Typically the mate with the strongest arms and back is tasked to de-castle the chain. Alone you may
just have to lay out the chain on deck, secure it temporarily and continue until it's all up. Of course,
you will have the pleasure of classifying all the little organisms and worms and muck that come up as
well and seem to stick around on your deck, shoes, face and gloves for a while. Some will have
abhorrance at this idea but it works well.
With only 10 feet extra this is nbd, but if you need to go 300' total then it will become a good pile. With practice
you can lay out parallel runs, which make everything so much more manageable. So, plan it out first.
Else, use an old 3" exhaust hose or something slightly more flexible as a "moveable hawse pipe".
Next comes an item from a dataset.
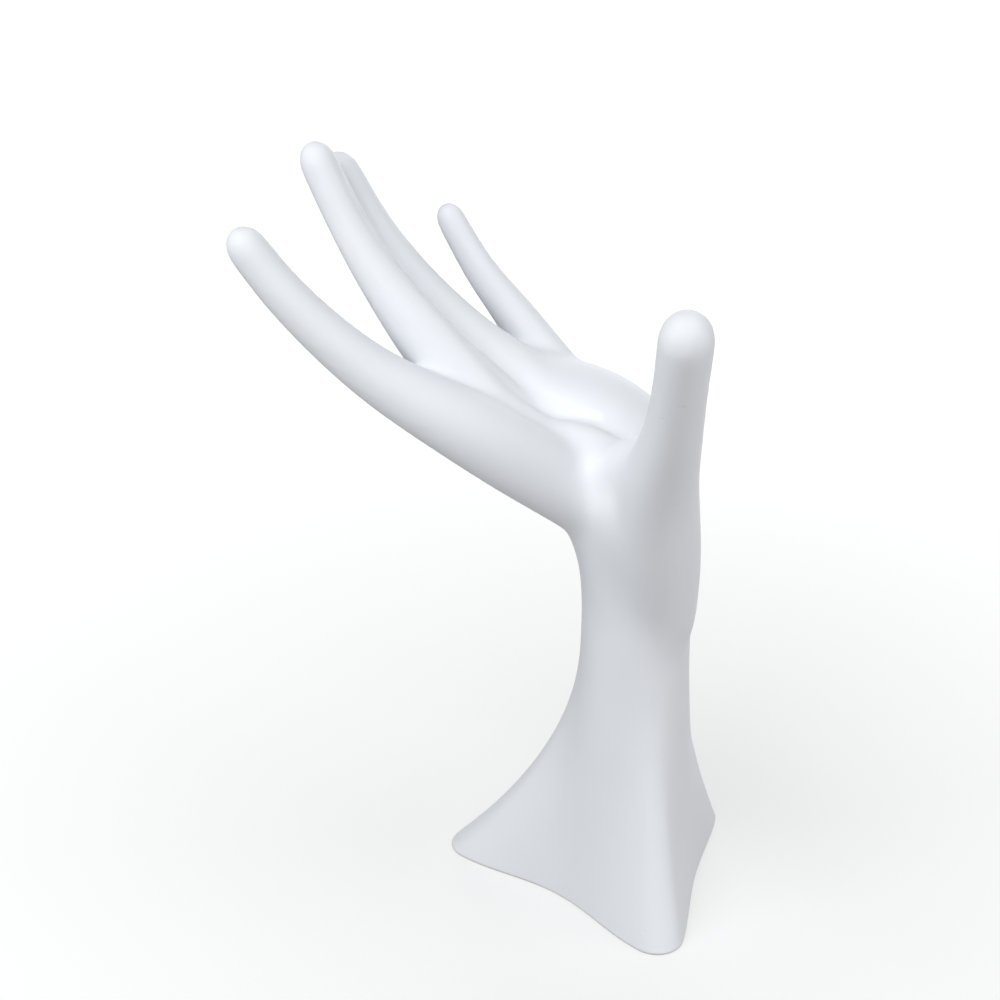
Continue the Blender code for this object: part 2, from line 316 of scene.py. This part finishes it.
def push_skin(piece, line, heights, widths):
    """Moves the skin out along a line, all in millimetres, fading over the widths."""
    skin = piece.data.vertices
    places, normals = np.empty(len(skin) * 3), np.empty(len(skin) * 3)
    skin.foreach_get("co", places)
    skin.foreach_get("normal", normals)
    places, normals = places.reshape(-1, 3), normals.reshape(-1, 3)
    spots = np.linspace(0, len(line) - 1, SPOTS_PER_POINT * len(line))
    dense = np.stack([np.interp(spots, range(len(line)), column) for column in zip(*line)], axis=1)
    gaps = np.array([np.linalg.norm(places * 1000 - point, axis=1) for point in dense])
    nearest = gaps.argmin(axis=0)
    heights = np.interp(spots, range(len(line)), heights)[nearest]
    widths = np.interp(spots, range(len(line)), widths)[nearest]
    moves = heights * np.exp(-(gaps.min(axis=0) / widths) ** 2)
    places += normals * moves[:, None] / 1000
    skin.foreach_set("co", places.ravel())
    piece.data.update()
    print("moved by", round(float(moves.min()), 2), "to", round(float(moves.max()), 2), "mm")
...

Rig up a cord to move the hose left, right and centre as the chain drops in. The chain might spread around
a bit more instead of getting it's panties all piled and twisted into a knot. Perhaps a strong spring or a piece
of rubber ( bicycle inner tube?) can displace the output end of the hawse pipe to one side, the cord then pulls
it away by brute force. I'm guessing that by sailing alone, you already told me that you are a brute, no?
You also could tie knots into the cord and slip them into a cleft at pre-positioned stops for
a KISS simple-but-stoopid catch arrangement. The mind boggles at the options. Good luck.